お知らせ

何故日本だけアジア各国の中でオーガニック食品が普及しないのか?

1. 農業構造と供給側の要因

 

  • 農地規模が小さい

    日本は農地の平均規模が1〜2ha程度と非常に小規模。大規模有機農業が展開しにくく、欧米のような「有機大規模経営によるコスト削減」が難しい。

 

  • 高齢化と担い手不足

    農業従事者の平均年齢は67歳前後であり、新規就農者も少ない。有機農業は手間と労力がかかるため、高齢農家が移行するインセンティブは乏しい。

 

  • 移行期の負担

    有機認証(JAS)は転換に最低3年が必要で、その間は収量減少や農薬不使用によるリスクがあるが、価格プレミアムを得にくい。

 


2. 認証制度と流通の課題

 

  • Organic JAS 認証のハードル

    書類や審査費用が負担になり、農家にとって参入障壁が高い。小規模農家ほど「認証コストに見合わない」と感じやすい。

 

  • 流通網の限定性

    大手スーパーでの有機売場はまだ小規模。流通量が少ないため価格が安定せず、結果として高価格が続く。

 


3. 消費者意識と需要側の要因

 

  • 安全=オーガニック という認識が弱い

    日本は世界でも農薬基準・残留規制が厳しく、消費者は「国産=安全」と考える傾向が強い。そのため「有機だから特に安全」と感じにくい。

 

  • 価格感度が高い

    有機食品は通常の2〜3倍の価格になることも多いが、消費者は価格プレミアムを払う動機が弱い。

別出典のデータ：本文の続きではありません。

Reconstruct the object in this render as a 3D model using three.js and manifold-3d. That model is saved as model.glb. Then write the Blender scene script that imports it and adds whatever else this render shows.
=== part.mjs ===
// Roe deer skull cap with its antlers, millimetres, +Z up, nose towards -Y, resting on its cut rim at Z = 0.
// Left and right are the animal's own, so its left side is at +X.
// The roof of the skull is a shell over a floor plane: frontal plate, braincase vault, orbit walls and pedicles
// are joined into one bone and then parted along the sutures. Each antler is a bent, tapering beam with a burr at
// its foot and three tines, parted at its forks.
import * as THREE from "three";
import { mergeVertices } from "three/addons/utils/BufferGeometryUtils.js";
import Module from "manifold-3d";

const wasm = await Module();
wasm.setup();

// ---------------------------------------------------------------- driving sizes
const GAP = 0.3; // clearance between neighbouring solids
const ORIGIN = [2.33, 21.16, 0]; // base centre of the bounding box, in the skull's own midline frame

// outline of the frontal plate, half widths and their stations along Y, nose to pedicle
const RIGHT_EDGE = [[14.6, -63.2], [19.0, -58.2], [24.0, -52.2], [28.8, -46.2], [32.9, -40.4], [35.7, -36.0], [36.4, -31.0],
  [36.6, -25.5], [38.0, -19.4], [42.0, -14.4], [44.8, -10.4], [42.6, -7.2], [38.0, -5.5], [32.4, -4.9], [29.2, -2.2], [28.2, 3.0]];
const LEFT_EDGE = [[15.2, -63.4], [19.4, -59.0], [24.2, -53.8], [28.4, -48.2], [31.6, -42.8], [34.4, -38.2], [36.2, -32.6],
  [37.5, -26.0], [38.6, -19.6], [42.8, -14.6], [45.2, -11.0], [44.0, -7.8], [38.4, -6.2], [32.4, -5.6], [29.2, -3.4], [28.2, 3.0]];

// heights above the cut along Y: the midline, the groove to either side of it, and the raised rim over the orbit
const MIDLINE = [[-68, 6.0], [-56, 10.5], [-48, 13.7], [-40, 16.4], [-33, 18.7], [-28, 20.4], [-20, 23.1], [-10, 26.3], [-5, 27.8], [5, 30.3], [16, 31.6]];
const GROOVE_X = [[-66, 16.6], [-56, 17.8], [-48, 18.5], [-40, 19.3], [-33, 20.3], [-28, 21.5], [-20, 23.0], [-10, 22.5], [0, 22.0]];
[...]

    → 欧米では「環境保全」「動物福祉」意識が強いが、日本では「価格」と「鮮度」が優先されがち。

 

  • “健康志向”の方向性

    日本では「減塩」「低カロリー」「機能性表示食品」などが注目されやすく、「オーガニック=健康」という直結した需要がまだ弱い。

 


4. 政策・文化的背景

 

  • 政策支援が遅れた

    EUでは補助金や環境政策と連動して有機農地を増やしてきたが、日本は本格的な有機推進戦略(MIDORI戦略)が出たのは2021年。普及はこれから。

 

  • 文化的な“伝統農法信仰”

    「昔ながらの農法」や「地産地消」が安全・安心とされており、必ずしも「認証オーガニック」である必要を感じない消費者が多い。


5. 結果として

 

  • 供給不足 → 高価格 → 消費低迷 → 生産者も拡大しない

    という 「鶏と卵」的な悪循環 が続いています。

    一方で、都市部の若い世代や子育て層を中心に少しずつ需要が増え、最近はオンライン宅配や直販ECなどで広がりを見せています。

 


まとめ

日本でオーガニック食品が普及しない最大の理由は、

  1. 小規模・高齢化農業による供給制約

  2. 高コストと認証制度の負担

  3. 消費者の「国産=安全」意識と価格優先志向

    の三つが重なっているためです。